Nothing but the lines from the line that contains "points = [vertex.co" through the line that contains "BODY = Outline(38.0, -19.8, 39.2, 30.8, 30.3, 223.7, 1270.0)" should appear in the output, each reproduced exactly.

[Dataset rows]
• • •

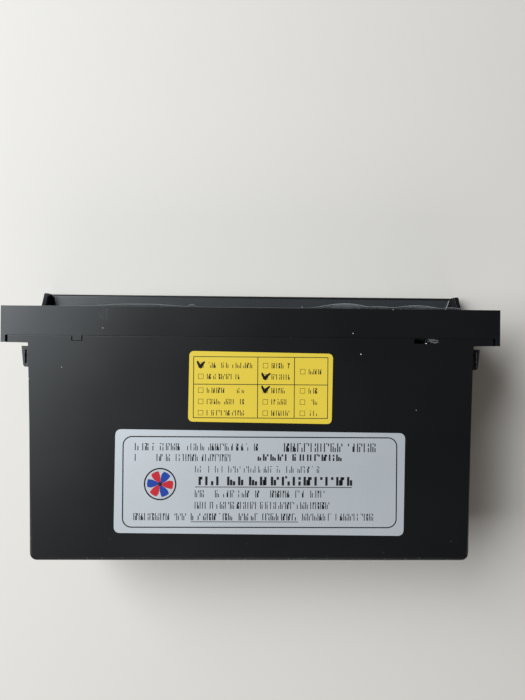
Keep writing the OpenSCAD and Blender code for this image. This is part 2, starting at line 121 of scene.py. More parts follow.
def roundedOutline(width, height, radius, steps=6):
    # counter-clockwise points of a rectangle with round corners, about the origin
    points = []
    for corner in range(4):
        sx = 1 if corner in (0, 3) else -1
        sy = 1 if corner < 2 else -1
        for step in range(steps + 1):
            a = math.pi / 2 * (corner + step / steps)
            points.append((sx * (width / 2 - radius) + radius * math.cos(a),
                           sy * (height / 2 - radius) + radius * math.sin(a)))
    return points


def arcPoints(radius, start, end, steps=12, centre=(0, 0)):
    angles = [math.radians(start + (end - start) * i / steps) for i in range(steps + 1)]
    return [(centre[0] + radius * math.cos(a), centre[1] + radius * math.sin(a)) for a in angles]


def fillShape(bm, outline, low, high, place=Matrix()):
    # a closed flat solid with this outline, from low to high along the place's own Z
    bottom = [bm.verts.new(place @ Vector((x, y, low))) for x, y in outline]
    top = [bm.verts.new(place @ Vector((x, y, high))) for x, y in outline]
    count = len(outline)
    faces = [bm.faces.new(top), bm.faces.new(bottom[::-1])]
    for i in range(count):
        k = (i + 1) % count
        faces.append(bm.faces.new((bottom[i], bottom[k], top[k], top[i])))
    return faces


def strokeShape(bm, points, width, low, high, place=Matrix(), closed=False):
    # a closed flat ribbon along a line of points
    count = len(points)
    left, right = [], []
    for i, (x, y) in enumerate(points):
        before = points[i - 1] if i or closed else points[i]
        after = points[(i + 1) % count] if i < count - 1 or closed else points[i]
        a = Vector((x - before[0], y - before[1]))
        b = Vector((after[0] - x, after[1] - y))
        a = a.normalized() if a.length > 1e-9 else b.normalized()
        b = b.normalized() if b.length > 1e-9 else a
        along = (a + b).normalized() if (a + b).length > 1e-6 else a
        side = Vector((-along.y, along.x)) * (width / 2 / max(0.5, along.dot(a)))
        left.append((x + side.x, y + side.y))
        right.append((x - side.x, y - side.y))
    if not closed:
        return fillShape(bm, right + left[::-1], low, high, place)
    rings = [[bm.verts.new(place @ Vector((x, y, z))) for x, y in ring]
             for ring, z in ((left, low), (left, high), (right, high), (right, low))]
    faces = []
    for j in range(4):
        for i in range(count):
            k = (i + 1) % count
            a, b = rings[j], rings[(j + 1) % 4]
            faces.append(bm.faces.new((a[i], b[i], b[k], a[k])))
    return faces


def facesOut(bm):
    bmesh.ops.recalc_face_normals(bm, faces=bm.faces)


# camera and light: one large window to the label's left, a weak fill behind, and a dim room
view = {
    "lens": 27,            # mm on a 36 mm sensor
    "height": 0.21002,     # m, above the label face
    "aim": (0.1, 2.36),    # mm: across, and behind the rear of the bezel's ears
    "tilt": 1.112,         # degrees, towards -X
    "roll": 0.49,          # degrees
}
studio = {
    "lightAim": (0, 0, 0.03),      # m
    "windowPower": 37, "windowSize": (1.4, 0.9), "windowPlace": (0.96, -0.42, 1.0),
    "windowColour": (0.9, 0.965, 1.0),
    "fillPower": 3.2, "fillSize": (1.1, 0.5), "fillPlace": (0.1, 1.15, 0.95),
    "fillColour": (1.0, 0.97, 0.93),
    "room": 0.06, "roomColour": (1.0, 0.95, 0.9), "wallColour": (0.6, 0.59, 0.575),
    "floorColour": (0.67, 0.625, 0.58), "floorRoughness": 0.75,
    "floorDrop": 0.0002, "floorSize": 1.0,    # m
}


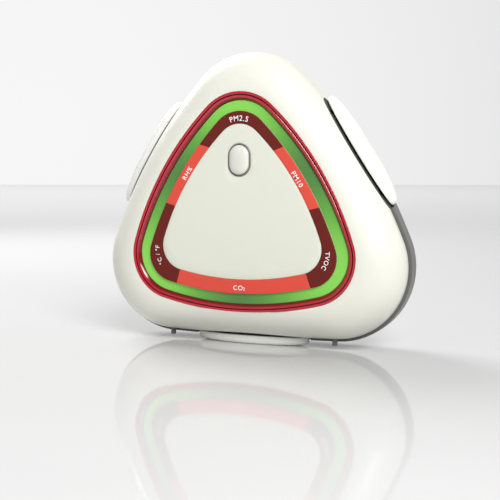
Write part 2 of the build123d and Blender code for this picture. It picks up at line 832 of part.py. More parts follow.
# ---------------------------------------------------------------- files
os.makedirs("parts", exist_ok=True)
pieces = [front_shell.part, rear_shell.part, trim_ring.part, light_ring.part, front_panel.part,
          button_bezel.part, mode_button.part, switch_plunger.part, button_switch.part, foot_pegs.part,
          inner_frame.part, led_board.part, ring_leds.part, main_board.part, buzzer.part,
          battery_cradle.part, particle_case.part, particle_lid.part, fan_axle.part, fan_rotor.part,
          shell_screws.part]
pieces += list(label_tiles.values()) + list(covers.values()) + list(grilles.values())
pieces += list(filters.values()) + components
for piece in pieces:
    export_step(piece, "parts/" + piece.label + ".step")
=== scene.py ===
"""A tabletop air quality monitor: casing, ringed dial with six measurement tiles, vents and base."""
import math
from collections import namedtuple
from functools import lru_cache

import bmesh
import bpy
from mathutils import Matrix, Vector


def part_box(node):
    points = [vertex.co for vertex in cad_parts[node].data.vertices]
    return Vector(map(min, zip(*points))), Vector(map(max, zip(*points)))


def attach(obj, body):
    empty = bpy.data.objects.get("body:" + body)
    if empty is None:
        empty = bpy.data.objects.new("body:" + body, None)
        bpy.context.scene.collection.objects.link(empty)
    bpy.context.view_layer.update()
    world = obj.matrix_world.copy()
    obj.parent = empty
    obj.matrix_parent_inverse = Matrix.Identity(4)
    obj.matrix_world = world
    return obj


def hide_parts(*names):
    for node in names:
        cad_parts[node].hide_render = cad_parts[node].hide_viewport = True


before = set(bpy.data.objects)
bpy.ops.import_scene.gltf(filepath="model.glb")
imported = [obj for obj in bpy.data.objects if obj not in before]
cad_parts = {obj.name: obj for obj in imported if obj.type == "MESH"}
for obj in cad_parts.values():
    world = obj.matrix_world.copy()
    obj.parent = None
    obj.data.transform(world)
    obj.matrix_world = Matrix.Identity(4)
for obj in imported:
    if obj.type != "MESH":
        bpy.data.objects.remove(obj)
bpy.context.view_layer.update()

bl_info = {
    "name": "Air Quality Monitor",
    "version": (1, 0, 0),
    "blender": (4, 5, 0),
    "location": "3D View > Sidebar > Monitor",
    "description": "Builds a rounded-triangle air quality monitor, piece by piece, round its CAD frame",
    "category": "Add Mesh",
}

MM = 0.001


# ------------------------------------------------------------------ outlines (millimetres)
# Every face of the monitor is a rounded triangle of six tangent arcs. Heights are from the dial's centre.
Outline = namedtuple("Outline", "spread low_z top_z top_r low_r side_r under_r")

DIAL = Outline(31.0, -15.7, 31.0, 21.4, 19.7, 129.5, 142.0)
LIGHT = Outline(30.5, -15.3, 31.6, 17.2, 16.6, 131.0, 136.0)
BAND = Outline(30.3, -15.6, 30.6, 13.8, 12.2, 134.0, 137.0)
PANEL = Outline(25.6, -12.0, 28.3, 10.9, 10.6, 109.9, 120.8)
BODY = Outline(38.0, -19.8, 39.2, 30.8, 30.3, 223.7, 1270.0)

# the trim ring's front and top give the dial's plane and centre in the frame
DIAL_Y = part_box("trim_ring")[0].y / MM
DIAL_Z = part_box("trim_ring")[1].z / MM - DIAL.top_z - DIAL.top_r
BACK_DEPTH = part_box("rear_shell")[1].y / MM - DIAL_Y
SEAM_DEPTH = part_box("rear_shell")[0].y / MM - DIAL_Y


def mix(first, second, share):
    """An outline part of the way from the first to the second."""
    return Outline(*(a + (b - a) * share for a, b in zip(first, second)))


@lru_cache(maxsize=None)
def arcs(o):
    """Right half of an outline from the bottom up: first and last normal angle, centre x and z, radius."""
    top_gap = o.side_r - o.top_r
    low_gap = o.side_r - o.low_r
    dx, dz = o.spread, o.low_z - o.top_z
    span = math.hypot(dx, dz)
    along = (top_gap ** 2 - low_gap ** 2 + span ** 2) / (2 * span)
    across = math.sqrt(top_gap ** 2 - along ** 2)
    mx = (dx * along + dz * across) / span
    mz = o.top_z + (dz * along - dx * across) / span
    under_z = o.low_z + math.sqrt((o.under_r - o.low_r) ** 2 - o.spread ** 2)
    heel = math.atan2(o.low_z - under_z, o.spread)
    hip = math.atan2(o.low_z - mz, o.spread - mx)
    shoulder = math.atan2(o.top_z - mz, -mx)
    return (
        (-math.pi / 2, heel, 0.0, under_z, o.under_r),
        (heel, hip, o.spread, o.low_z, o.low_r),
        (hip, shoulder, mx, mz, o.side_r),
        (shoulder, math.pi / 2, 0.0, o.top_z, o.top_r),
    )


def right_side(angle):
    """The same normal angle brought to the right half, and whether it was on the left."""
    left = math.cos(angle) < 0
    turned = math.pi - angle if left else angle
    return (turned + math.pi) % (2 * math.pi) - math.pi, left


def spot(o, angle, by=0.0):
    """Point (x, z) of the outline, grown by a distance, where its normal has this angle."""
    turned, left = right_side(angle)
    turned = min(max(turned, -math.pi / 2), math.pi / 2)
    for first, last, cx, cz, radius in arcs(o):
        if turned <= last + 1e-9:
            break
    x = cx + (radius + by) * math.cos(turned)
    z = cz + (radius + by) * math.sin(turned)
    return (-x if left else x), z


def columns(outlines, step):
    """Normal angles round an outline, so close that no arc of these outlines runs further than step."""
    half = [-math.pi / 2]
    while half[-1] < math.pi / 2:
        here = half[-1]
        widest = 0.0
        for o in outlines:
            for first, last, cx, cz, radius in arcs(o):
                if first <= here + 1e-6 < last:
                    widest = max(widest, radius)
        half.append(min(here + min(step / widest, math.radians(4)), math.pi / 2))
    if half[-1] - half[-2] < 1e-4:
        half.pop(-2)
    return half + [math.pi - a for a in reversed(half[1:-1])]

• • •

Problem solution —
    points = [vertex.co for vertex in cad_parts[node].data.vertices]
    return Vector(map(min, zip(*points))), Vector(map(max, zip(*points)))


def attach(obj, body):
    empty = bpy.data.objects.get("body:" + body)
    if empty is None:
        empty = bpy.data.objects.new("body:" + body, None)
        bpy.context.scene.collection.objects.link(empty)
    bpy.context.view_layer.update()
    world = obj.matrix_world.copy()
    obj.parent = empty
    obj.matrix_parent_inverse = Matrix.Identity(4)
    obj.matrix_world = world
    return obj


def hide_parts(*names):
    for node in names:
        cad_parts[node].hide_render = cad_parts[node].hide_viewport = True


before = set(bpy.data.objects)
bpy.ops.import_scene.gltf(filepath="model.glb")
imported = [obj for obj in bpy.data.objects if obj not in before]
cad_parts = {obj.name: obj for obj in imported if obj.type == "MESH"}
for obj in cad_parts.values():
    world = obj.matrix_world.copy()
    obj.parent = None
    obj.data.transform(world)
    obj.matrix_world = Matrix.Identity(4)
for obj in imported:
    if obj.type != "MESH":
        bpy.data.objects.remove(obj)
bpy.context.view_layer.update()

bl_info = {
    "name": "Air Quality Monitor",
    "version": (1, 0, 0),
    "blender": (4, 5, 0),
    "location": "3D View > Sidebar > Monitor",
    "description": "Builds a rounded-triangle air quality monitor, piece by piece, round its CAD frame",
    "category": "Add Mesh",
}

MM = 0.001


# ------------------------------------------------------------------ outlines (millimetres)
# Every face of the monitor is a rounded triangle of six tangent arcs. Heights are from the dial's centre.
Outline = namedtuple("Outline", "spread low_z top_z top_r low_r side_r under_r")

DIAL = Outline(31.0, -15.7, 31.0, 21.4, 19.7, 129.5, 142.0)
LIGHT = Outline(30.5, -15.3, 31.6, 17.2, 16.6, 131.0, 136.0)
BAND = Outline(30.3, -15.6, 30.6, 13.8, 12.2, 134.0, 137.0)
PANEL = Outline(25.6, -12.0, 28.3, 10.9, 10.6, 109.9, 120.8)
BODY = Outline(38.0, -19.8, 39.2, 30.8, 30.3, 223.7, 1270.0)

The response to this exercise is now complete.